The heart is the first part that quickens, and the last that dies.
      - John Ray (Wray)

Very Fair, She Sleeps.
  Frame Frail, What a Death!
    Rose, Close, The Breeze Her Seized.
      [Fr., Fort Belle, Elle Dort.
        Sort Frele, Quelle Mort!
          Rose Close, La Brise L'a Prise.]
      - Comte de Resseguier

But the grave is not deep; it is the shining tread of an angel that seeks us. When the unknown hand throws the fatal dart at the end of man, then boweth he his head and the dart only lifts the crown of thorns from his wounds.
      - Jean Paul Friedrich Richter (Johann Paul Richter) (used ps. Jean Paul)

Death gives us sleep, eternal youth, and immortality.
      - Jean Paul Friedrich Richter (Johann Paul Richter) (used ps. Jean Paul)

Ephemera die all at sunset, and no insect of this class has ever sported in the beams of the morning sun. Happier are ye, little human ephemera! Ye played only in the ascending beams, and in the early dawn, and in the eastern light; ye drank only of the prelibations of life; hovered for a little space over the world of freshness and of blossoms; and fell asleep in innocence before yet the morning dew was exhaled.
      - Jean Paul Friedrich Richter (Johann Paul Richter) (used ps. Jean Paul)

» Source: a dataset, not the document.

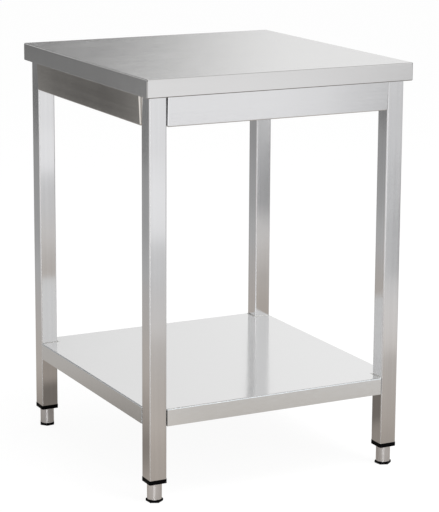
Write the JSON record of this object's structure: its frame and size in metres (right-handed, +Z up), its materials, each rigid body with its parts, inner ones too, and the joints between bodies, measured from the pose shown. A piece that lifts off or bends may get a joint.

The darkness of death is like the evening twilight; it makes all objects appear more lovely to the dying.
      - Jean Paul Friedrich Richter (Johann Paul Richter) (used ps. Jean Paul)

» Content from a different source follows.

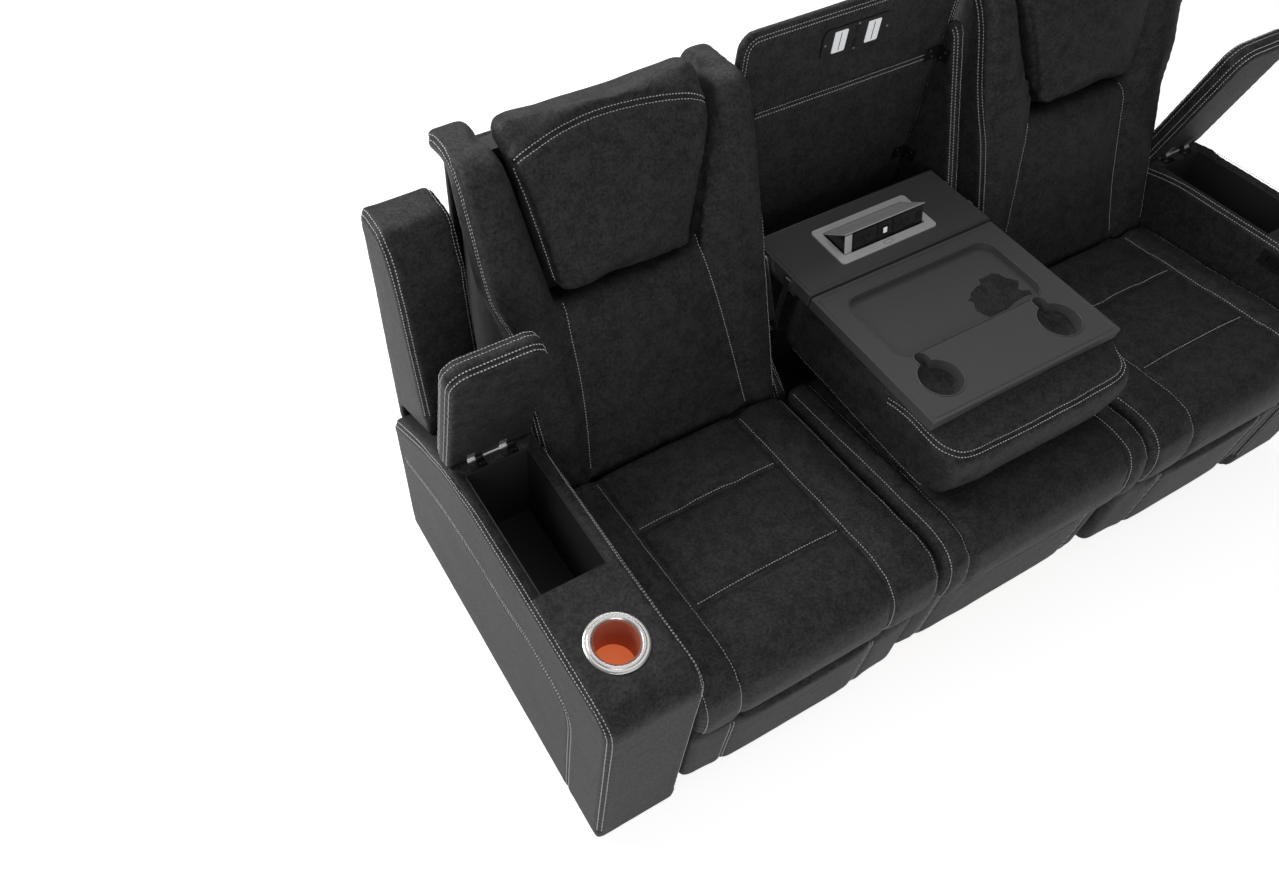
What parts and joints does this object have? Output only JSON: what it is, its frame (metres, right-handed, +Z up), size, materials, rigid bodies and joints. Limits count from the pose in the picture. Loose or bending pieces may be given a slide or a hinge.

The long sleep of death closes our scars, and the short sleep of life our wounds.
  [Ger., Der lange Schlaf des Todes schliesst unsere Narben zu, und der kutze des Lebens unsere Wunden.]
      - Jean Paul Friedrich Richter (Johann Paul Richter) (used ps. Jean Paul),
        Hesperus (XX)

Every day His servants are dying modestly and peacefully--not a word of victory on their lips; but Christ's deep triumph in their hearts--watching the slow progress of their own decay, and yet so far emancipated from personal anxiety that they are still able to think and plan for others, not knowing that they are doing any great thing. They die, and the world hears nothing of them; and yet theirs was the completest victory. They came to the battle field, the field to which they had been looking forward all their lives, and the enemy was not to be found. There was no foe to fight with.
      - Frederick William Robertson

However dreary we may have felt life to be here, yet when that hour comes-the winding up of all things, the last grand rush of darkness on our spirits, the hour of that awful sudden wrench from all we have ever known or loved, the long farewell to sun, moon, stars, and light--brother man, I ask you this day, and I ask myself humbly and fearfully, "What will then be finished? When it is finished, what will it be? Will it be the butterfly existence of pleasure, the mere life of science, a life of uninterrupted sin and self-gratification, or will it be 'Father, I have finished the work which Thou gavest me to do?'"-
      - Frederick William Robertson

I shall have more to say when I am dead.
      - Edwin Arlington Robinson

Not dead, but gone before.
      - Samuel Rogers

Those that he loved so long and sees no more,
  Loved and still loves--not dead, but gone before,
    He gathers round him.
      - Samuel Rogers, Human Life (l. 739)

If you live right, death is a joke to you as far as fear is concerned.